Got drunk and told the dog she’s adopted last night
My boys are all taking a week break from electronics. This morning I introduced myself to them and showed them around our home. then I took them outside and showed them the big bright light in the sky.
I love it when someone texts “come on, your a smart girl” in a condescending manner and totally misses the irony of it. I am smart, but you’re* not.
To the girl who said I should get off twitter and pay attention to my children, I want you to know I’m ignoring my husband, too.

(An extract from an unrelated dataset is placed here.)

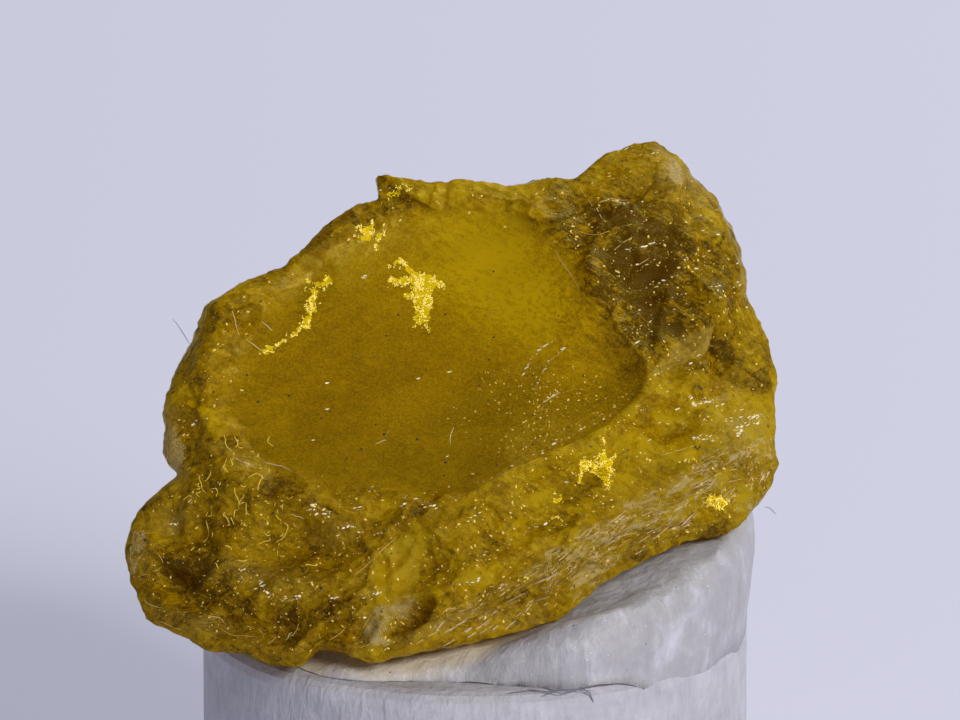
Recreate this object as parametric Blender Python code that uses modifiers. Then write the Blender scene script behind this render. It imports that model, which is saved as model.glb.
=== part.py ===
"""Sinhalite specimen: a broken piece of yellow-brown gem rough, bedded in a pat of pale putty
on top of a plain white round post.

The frame is +Z up, with the origin at the centre of the post's flat bottom face.
The stone is laid out in its own lean frame, whose origin is the centre of the post's top face:
u runs across (world +X), v runs up the leaning plane, and w points out of that plane, forwards
and a little up. Seen square to the plane, the stone is one closed outline. Two sheets, a front
and a back, span that outline and meet along its rim.
"""

import math

import bmesh
import bpy
import numpy as np

MM = 0.001

# ---- driving dimensions, in millimetres and degrees ----

POST_RADIUS = 5.05
POST_HEIGHT = 6.0
POST_EDGE = 0.3
POST_SIDES = 112

GAP = 0.15
LEAN_DEGREES = 17.0

STONE_CENTRE = (-0.45, 3.95)
STONE_OUTLINE = (
    (-1.85, 8.10), (-0.90, 8.00), (0.60, 7.90), (1.90, 8.10), (2.15, 8.35), (2.55, 8.60),
    (3.35, 8.75), (3.95, 8.30), (4.50, 7.65), (4.95, 6.75), (5.10, 5.80), (5.50, 4.90),
    (5.60, 3.55), (5.55, 2.75), (5.30, 2.10), (4.85, 1.60), (4.40, 1.40), (3.85, 1.35),
    (3.05, 0.95), (2.30, 0.55), (1.45, -0.10), (1.00, -0.20), (-0.50, -0.55), (-1.45, -0.75),
    (-1.90, -0.90), (-2.35, -0.70), (-2.85, -0.65), (-3.20, -0.95), (-3.75, -0.90),
    (-4.15, -0.70), (-4.95, -0.65), (-5.55, -0.35), (-6.05, -0.10), (-6.40, 0.60),
    (-6.40, 1.15), (-6.25, 1.75), (-5.80, 2.30), (-5.50, 2.55), (-5.70, 2.75),
    (-5.75, 3.20), (-5.70, 3.85), (-5.30, 5.05), (-5.00, 5.70), (-4.40, 6.05),
    (-3.50, 6.40), (-3.05, 6.90), (-2.70, 7.25), (-2.20, 7.55), (-1.80, 7.70),
)

# The rim's depth is RIM_MIDDLE - RIM_FALL * v - RIM_BOW * u squared.
RIM_MIDDLE = 3.85
RIM_FALL = 0.5
RIM_BOW = 0.038
FRONT_ROUNDING = 14
BACK_ROUNDING = 6
THINNEST = 1.3

# Each front face is the plane through three points (u, v, w).
FRONT_FACES = {
    "lower right": ((0.0, 2.3, 4.0), (3.5, 4.3, 2.2), (2.3, 0.7, 3.9)),
    "right band": ((1.2, 1.0, 4.05), (4.6, 2.6, 2.65), (3.1, 1.0, 3.1)),
    "lobe top": ((-0.2, 2.1, 4.1), (-5.2, 2.3, 2.4), (-3.5, 0.4, 3.9)),
    "lobe low": ((-5.1, 0.5, 3.0), (-1.4, 0.2, 4.55), (-3.3, -0.8, 4.15)),
    "left end": ((-6.0, 1.0, 2.2), (-5.6, 0.0, 2.9), (-5.6, 2.1, 2.0)),
    "left side": ((-4.6, 4.4, 1.7), (-5.6, 4.0, 1.2), (-5.0, 3.0, 2.2)),
    "bowl rim": ((0.0, 2.3, 4.0), (-4.7, 4.9, 1.4), (-0.1, 7.8, 0.2)),
    "shoulder": ((3.1, 5.1, 2.0), (2.3, 7.5, 0.95), (4.8, 6.7, 0.5)),
    "right end": ((5.0, 5.1, 0.9), (5.4, 2.6, 1.65), (4.3, 3.6, 2.3)),
    "knob": ((2.1, 7.9, 0.15), (3.6, 8.4, -0.25), (3.4, 7.1, 1.0)),
}
EDGE_SOFTNESS = 0.06

# Each back face is a plane in the world, through a point (x, y, height above the post) and
# facing along a direction out of the stone.
BACK_FACES = {
    "underside right": ((-2.0, -4.4, 0.35), (0.20, 0.10, -1.0)),
    "underside left": ((-2.0, -4.0, 0.55), (-0.25, 0.10, -1.0)),
    "back": ((0.0, 3.9, 3.5), (0.05, 1.0, -0.12)),
    "back left": ((-3.6, 2.2, 4.0), (-0.65, 0.75, -0.3)),
    "back right": ((4.2, 3.0, 4.5), (0.7, 0.7, -0.25)),
    "back low": ((0.0, 2.7, 1.6), (0.1, 0.75, -0.8)),
}
BACK_SOFTNESS = 0.15

BOWL_CENTRE = (-0.10, 5.25)
BOWL_DEPTH = 0.95
BOWL_OUTLINE = (
    (-0.10, 7.75), (0.85, 7.55), (1.60, 7.00), (2.25, 6.00), (2.65, 5.15), (3.20, 4.65),
    (3.05, 4.05), (1.60, 3.10), (0.65, 2.75), (0.00, 2.30), (-0.75, 1.95), (-1.95, 1.95),
    (-3.25, 2.10), (-4.45, 2.50), (-5.00, 3.40), (-5.10, 4.30), (-4.85, 5.15),
    (-4.20, 6.00), (-3.25, 6.70), (-2.30, 7.25), (-1.20, 7.65),
)

TURN_STEPS = 720
OUTLINE_BLUR = 15
BOWL_BLUR = 41
BALL_SUBDIVISIONS = 5

# The putty is a flat-bottomed mound. Its height is a slope that rises to the right and back.
PUTTY_RADIUS = 4.75
PUTTY_BULGE = 0.55
PUTTY_LEFT_CUT = 0.9
PUTTY_ROUNDING = 8
PUTTY_LOWEST = 0.3
PUTTY_HEIGHT = 1.35
PUTTY_RISE_RIGHT = 0.24
PUTTY_RISE_BACK = 0.08
PUTTY_SUBDIVISIONS = 4

# ---- shape rules ----


def softest(values, softness):
    """The least of several values, with the creases between them rounded off."""
    least = np.min(values, axis=0)
    spread = sum(np.exp(-(value - least) / softness) for value in values)
    return least - softness * np.log(spread)


def plane_through(points):
    """The plane w = level + across * u + up * v through three points (u, v, w)."""
    points = np.array(points)
    rows = np.column_stack([np.ones(3), points[:, :2]])
    level, across, up = np.linalg.solve(rows, points[:, 2])
    return lambda u, v: level + across * u + up * v


def reach_table(outline, centre, blur):
    """How far a closed outline is from its centre, in TURN_STEPS directions, slightly blurred."""
    corners = np.array(outline) - centre
    turns = np.arctan2(corners[:, 1], corners[:, 0])
    steps = np.linspace(-math.pi, math.pi, TURN_STEPS, endpoint=False)
    reach = np.interp(steps, turns, np.hypot(*corners.T), period=2 * math.pi)
    window = np.hanning(blur + 2)[1:-1]
    wrapped = np.concatenate([reach[-blur:], reach, reach[:blur]])
    return np.convolve(wrapped, window / window.sum(), "same")[blur:-blur]


def reach_towards(table, across, up):
    steps = np.linspace(-math.pi, math.pi, TURN_STEPS, endpoint=False)
    return np.interp(np.arctan2(up, across), steps, table, period=2 * math.pi)


def lean_axes():
    """The world directions of u, v and w."""
    lean = math.radians(LEAN_DEGREES)
    return np.array([
        (1.0, 0.0, 0.0),
        (0.0, math.sin(lean), math.cos(lean)),
        (0.0, -math.cos(lean), math.sin(lean)),
    ])


def rim_depth(u, v):
    return RIM_MIDDLE - RIM_FALL * v - RIM_BOW * u**2


def bowl_hollow(u, v):
    """Depth of the broad shell-shaped hollow: deepest in the middle, nothing at its outline."""
    table = reach_table(BOWL_OUTLINE, BOWL_CENTRE, BOWL_BLUR)
    across, up = u - BOWL_CENTRE[0], v - BOWL_CENTRE[1]
    share = np.hypot(across, up) / reach_towards(table, across, up)
    return BOWL_DEPTH * np.clip(1 - share**2, 0, 1)


def front_depth(u, v):
    faces = [plane_through(points)(u, v) for points in FRONT_FACES.values()]
    return softest(faces, EDGE_SOFTNESS) - bowl_hollow(u, v)


def back_depth(u, v):
    """The back faces, each solved for w where the line through (u, v) meets it."""
    axes = lean_axes()
    faces = []
    for point, facing in BACK_FACES.values():
        along_u, along_v, along_w = axes @ np.array(facing)
        level = np.dot(point, facing)
        faces.append((u * along_u + v * along_v - level) / along_w)
    return -softest(faces, BACK_SOFTNESS)


def edge_falloff(share, rounding):
    """1 over the middle of a sheet, rounding off to 0 at its rim."""
    return np.sqrt(np.clip(1 - share**rounding, 0, 1))


def stone_points(ball):
    """Carries the points of a unit ball to the stone's surface, in world millimetres."""
    across, up, out = ball.T
    share = np.clip(np.hypot(across, up), 0, 1)
    reach = reach_towards(
        reach_table(STONE_OUTLINE, STONE_CENTRE, OUTLINE_BLUR), across, up
    )
    u = STONE_CENTRE[0] + reach * across
    v = STONE_CENTRE[1] + reach * up
    rim = rim_depth(u, v)
    front = front_depth(u, v)
    back = np.minimum(back_depth(u, v), np.minimum(front, rim) - THINNEST)
    front = rim + (front - rim) * edge_falloff(share, FRONT_ROUNDING)
    back = rim + (back - rim) * edge_falloff(share, BACK_ROUNDING)
    w = np.where(out > 0, front, back)
    return np.column_stack([u, v, w]) @ lean_axes() + (0, 0, POST_HEIGHT)


def putty_points(ball):
    """Carries a unit ball to a flat-bottomed mound on the post's top."""
    x, y, z = ball.T
    share = np.clip(np.hypot(x, y), 0, 1)
    to_right = x / np.maximum(share, 1e-9)
    reach = PUTTY_RADIUS + PUTTY_BULGE * np.clip(to_right, 0, 1) ** 2
    reach = reach - PUTTY_LEFT_CUT * np.clip(-to_right, 0, 1) ** 2
    x, y = x * reach, y * reach
    slope = PUTTY_HEIGHT + PUTTY_RISE_RIGHT * x + PUTTY_RISE_BACK * y
    top = np.maximum(slope, PUTTY_LOWEST) * edge_falloff(share, PUTTY_ROUNDING)
    height = np.where(z > 0, top, 0.0) + POST_HEIGHT + GAP
    return np.column_stack([x, y, height])


# ---- objects ----


def clear_scene():
    for obj in list(bpy.data.objects):
        bpy.data.objects.remove(obj)


def new_collection(name):
    collection = bpy.data.collections.new(name)
    bpy.context.scene.collection.children.link(collection)
    return collection


def new_material(name, colour, roughness, transmission=0.0, ior=1.45):
    material = bpy.data.materials.new(name)
    material.use_nodes = True
    shader = material.node_tree.nodes["Principled BSDF"]
    shader.inputs["Base Color"].default_value = (*colour, 1.0)
    shader.inputs["Roughness"].default_value = roughness
    shader.inputs["Metallic"].default_value = 0.0
    shader.inputs["Transmission Weight"].default_value = transmission
    shader.inputs["IOR"].default_value = ior
    return material


def new_object(name, shape, collection, material):
    """Turns a bmesh into an object of its own mesh, shaded smooth up to sharp edges."""
    mesh = bpy.data.meshes.new(name)
    shape.to_mesh(mesh)
    shape.free()
    obj = bpy.data.objects.new(name, mesh)
    collection.objects.link(obj)
    if material:
        mesh.materials.append(material)
    mesh.shade_smooth()
    mesh.set_sharp_from_angle(angle=math.radians(35))
    return obj


def moved_ball(subdivisions, rule):
    """A unit icosphere whose vertices are carried to their places, in metres, by a rule."""
    shape = bmesh.new()
    bmesh.ops.create_icosphere(shape, subdivisions=subdivisions, radius=1.0)
    ball = np.array([vertex.co for vertex in shape.verts])
    for vertex, place in zip(shape.verts, rule(ball) * MM):
        vertex.co = place
    shape.normal_update()
    return shape


def add_post(parts, material):
    shape = bmesh.new()
    bmesh.ops.create_cone(
        shape,
        cap_ends=True,
        segments=POST_SIDES,
        radius1=POST_RADIUS * MM,
        radius2=POST_RADIUS * MM,
        depth=POST_HEIGHT * MM,
    )
    post = new_object("display_post", shape, parts, material)
    post.location.z = POST_HEIGHT * MM / 2
    bevel = post.modifiers.new("Rounded edges", "BEVEL")
    bevel.width = POST_EDGE * MM
    bevel.segments = 3
    bevel.limit_method = "ANGLE"
    bevel.angle_limit = math.radians(60)
    return post


def add_stone(parts, material):
    shape = moved_ball(BALL_SUBDIVISIONS, stone_points)
    return new_object("sinhalite_stone", shape, parts, material)


def add_stone_bed(cutters, stone):
    """The stone grown by the gap on every side, which presses the stone's seat in the putty."""
    shape = bmesh.new()
    shape.from_mesh(stone.data)
    shape.normal_update()
    for vertex, normal in [(v, v.normal.copy()) for v in shape.verts]:
        vertex.co += normal * GAP * MM
    bed = new_object("stone_bed_cutter", shape, cutters, None)
    bed.hide_render = True
    bed.display_type = "WIRE"
    return bed


def add_putty(parts, material, bed):
    shape = moved_ball(PUTTY_SUBDIVISIONS, putty_points)
    putty = new_object("mounting_putty", shape, parts, material)
    press = putty.modifiers.new("Pressed by the stone", "BOOLEAN")
    press.operation = "DIFFERENCE"
    press.solver = "EXACT"
    press.object = bed
    return putty


def main():
    clear_scene()
    parts = new_collection("sinhalite_specimen")
    cutters = new_collection("cutters")
    add_post(parts, new_material("white plaster", (0.62, 0.61, 0.62), 0.8))
    stone = add_stone(
        parts, new_material("sinhalite", (0.62, 0.42, 0.04), 0.25, 0.8, 1.69)
    )
    bed = add_stone_bed(cutters, stone)
    add_putty(parts, new_material("pale putty", (0.72, 0.68, 0.60), 0.45), bed)


main()
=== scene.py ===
"""Looks of the sinhalite specimen: a broken piece of yellow-brown gem rough, bedded in pale
putty on a short white post.

The stone is worked out in its own lean frame, in millimetres, from the centre of the post's top:
u runs across (world +X), v runs up a plane that leans back, and w points out of that plane.
A front and a back sheet span one outline and meet along its rim. Everything that is sealed in
the stone, or lies on it, is placed on the same two sheets.
"""

import itertools
import math

import bpy
import numpy as np
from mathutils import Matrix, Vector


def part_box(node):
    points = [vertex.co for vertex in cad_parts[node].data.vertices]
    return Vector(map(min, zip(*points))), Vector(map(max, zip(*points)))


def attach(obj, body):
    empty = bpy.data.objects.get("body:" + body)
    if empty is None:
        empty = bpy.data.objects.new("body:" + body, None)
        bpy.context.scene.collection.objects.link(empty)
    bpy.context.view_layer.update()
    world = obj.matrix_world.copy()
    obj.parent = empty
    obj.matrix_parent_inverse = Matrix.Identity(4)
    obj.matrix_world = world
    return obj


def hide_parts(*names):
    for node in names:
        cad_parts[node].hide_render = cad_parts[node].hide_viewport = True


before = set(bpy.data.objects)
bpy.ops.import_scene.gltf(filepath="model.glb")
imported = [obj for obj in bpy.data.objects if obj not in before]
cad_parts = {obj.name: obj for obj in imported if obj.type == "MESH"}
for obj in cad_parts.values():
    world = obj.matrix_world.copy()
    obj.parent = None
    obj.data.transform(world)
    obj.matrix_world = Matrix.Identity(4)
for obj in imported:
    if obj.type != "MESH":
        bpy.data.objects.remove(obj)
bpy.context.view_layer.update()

MM = 0.001
POST_LOW, POST_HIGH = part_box("display_post")
POST_RADIUS = (POST_HIGH.x - POST_LOW.x) / 2 / MM
POST_HEIGHT = POST_HIGH.z / MM

# ---- the stone's broad shape, in its lean frame ----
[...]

I brought a load of laundry into the living room to fold, and my husband said, “You do this every day. I’m onto you. You just want to take a break.” So, anyway, in lieu of flowers please make a donation to the charity of your choice.
My top 5 yoga positions
5 Napping Warrior
4 Downward Spiral
3 Crying Plank
2 Farting Tree
1 Drunk Hasselhoff
A lot of people don’t know this but if you pull the stick out of a corndog, it’ll explode like a grenade
some days you look in the mirror and all you see is a Botero painting
Enrique Iglesias wants to
1. Be your hero
2. Kiss away your pain
3. Stand by you forever
Enrique Iglesias is your mother
I saw a woman claiming she’s pre-divorced on a dating app and when I showed my wife she said now I am too.
[1st date]
ME: We should totally go Dutch.
HIM: I wasn’t raised that way.
ME: *sadly looking at my wooden shoes* Okay.
i named my son “max” after hbo max, what am i gonna tell him in five years? it’s been hard enough already with his sister quibi
The only fantasy I have in the bedroom these days is getting 7 hours of sleep.